Abstract

The phenomenon of the Jewish Buddhists emerged in the second half of the 20th century in America as a result of the encounter between the Western-bound globalization of Buddhism, the counterculture, and, in a post-World War II and post-Holocaust cultural context, the increasing secularization of Western Jews. Jewish Buddhists are Jewish-born individuals who connect to both Judaism and Buddhism. Neither converts nor syncretists, they lead spiritual lives that dwell in-between two symbolic spaces. How are we to make sense of this unique religious stance? What does it produce, and what place does it take within American Jewish life today? In this article, using Homi Bhabha’s concept of interstitial space, I suggest that the Jewish Buddhists’ in-betweenness is a space of creativity from which new hybrid systems of thought and practice have evolved.
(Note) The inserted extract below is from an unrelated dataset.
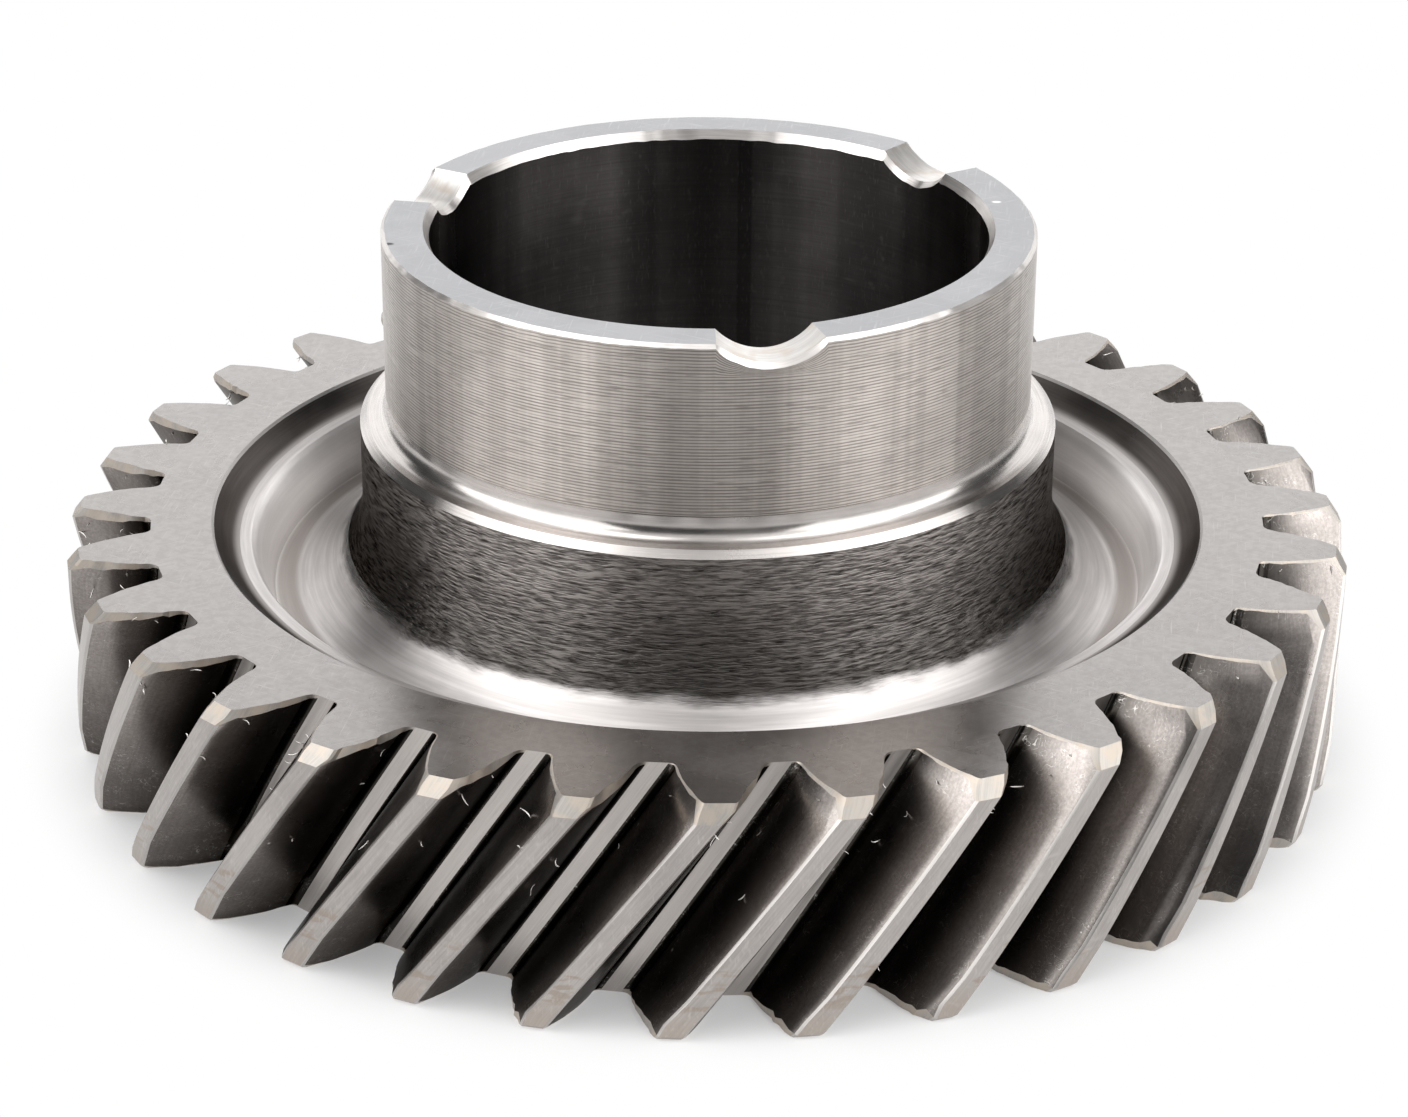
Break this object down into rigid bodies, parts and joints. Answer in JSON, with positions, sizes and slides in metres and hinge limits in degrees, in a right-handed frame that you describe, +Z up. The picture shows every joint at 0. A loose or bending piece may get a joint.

Following the suggestion of philosopher Judith Butler, I view the literary production of Jewish Buddhists as social discourses that enable the researcher to decipher the ways in which they articulate their own trajectories and their new teachings. Reading the books of four Jewish American Jewish Buddhist teachers through the lens of critical discourse analysis, I describe the way these individuals who have chosen to invest interstitial space between Judaism and Buddhism have become, in Fredrik Barth’s terms, “agents of change” within the Jewish religious field.